No taller than my thigh, the boy with coal-dark eyes swings himself easily onto my white horse. Feet dangling high above the stirrups, he gallops along the shore of a frozen lake, turns, rears and dismounts with a grace that brings to mind his distant ancestors--the Mongol warriors who swept across Asia.
Dang. The only thing that came to mind when I rode was the pressing need for more padding under my duff. But I was happy to be among the few Westerners who have had a taste of Mongolia, the rocky, remote north-central Asian country with few fences and fewer roads--the realm of Genghis Khan and a political tug toy of China and Russia until well into the 20th century. Since the Alaska-size former Soviet satellite gained independence in 1990, it has opened to travelers seeking adventure in breathtakingly pristine country. A dearth of such conveniences as electricity and phones makes Mongolia a challenge, but that's part of the attraction. A growing number of outfitters supply amenities that range from adequate to near opulent for adventures like hiking and fly-fishing in the Altai Mountains, traversing the moonscape of the Gobi Desert by Range Rover and exploring the Flaming Cliffs, one of the world's premier dinosaur-fossil sites, in the company of a paleontologist.
"It's on people's lists," says Simon Moyle, founder of 4th World Adventure, a tour operator based in London. He started the company after falling in love with Mongolia on an independent bike tour. "It's not like Kenya, where people have been there and done that. It's still so distant--not even on this planet. Once you've been to Mongolia, you feel like you've achieved something."

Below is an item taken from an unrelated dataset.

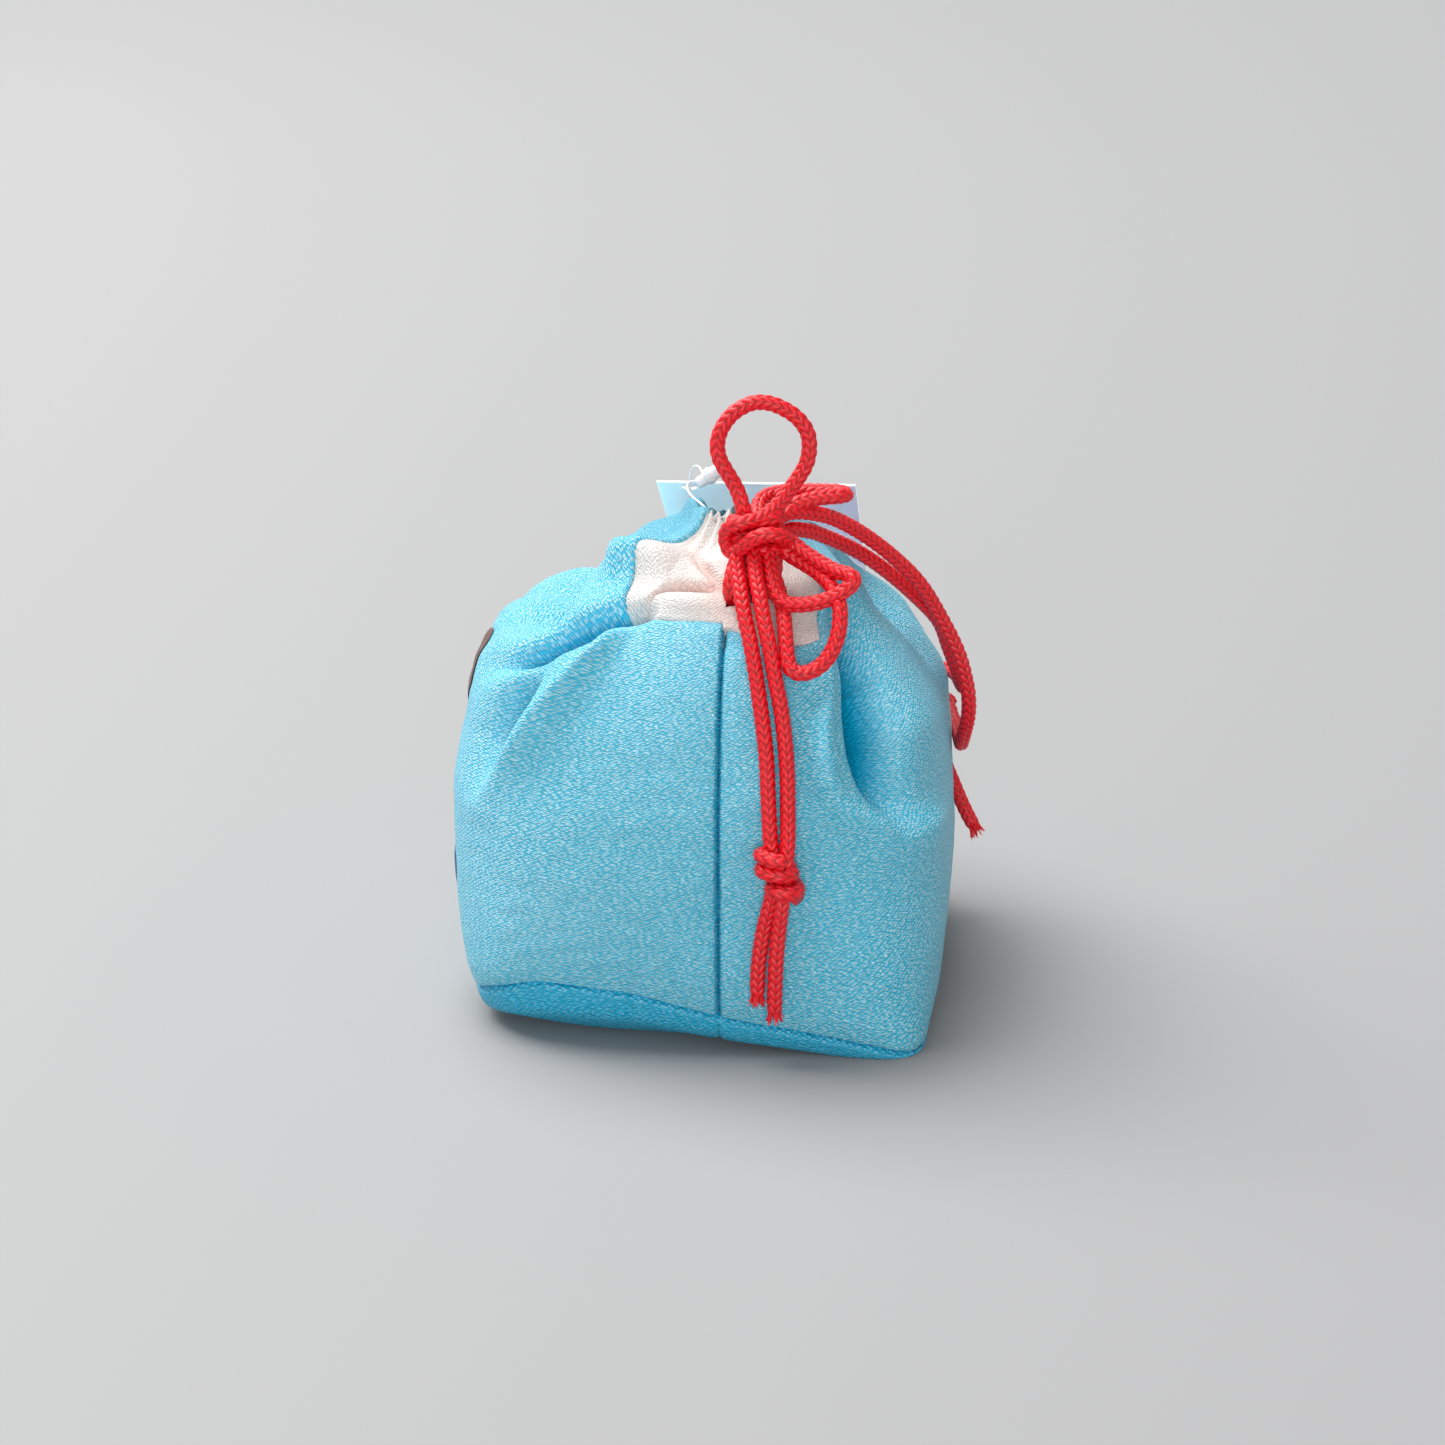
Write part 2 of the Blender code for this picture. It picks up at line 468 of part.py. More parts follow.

Case in point: four of us have chartered a driver and guide to take us cross-country from the capital, Ulan Bator, to the northwestern Lake Hovsgol in a Swiss Alpine--like region of reindeer herders near the Russian border. Though the trip is scheduled for two days, it takes four to grind over dried-out riverbeds and slog through mud bogs between hills that roll like waves and crest into craggy rock. The land is so empty at times that a mere stand of trees is welcome relief.
The occasional gravel road proves bumpier than the hundreds of dirt paths snaking across the grassy valleys. No road signs and few inhabitants outside the capital mean reliance on other markers. "It's best to follow the telephone lines," our driver says. "They always go someplace"--in our case, straight into a big gold mine where giant earth-digging machines belch fumes and wildcatters pan in acrid ditches. (Mining is Mongolia's most valuable industry, though most Mongolians work in agriculture. Pollution is a problem around Ulan Bator, especially from the burning of soft coal in power plants.)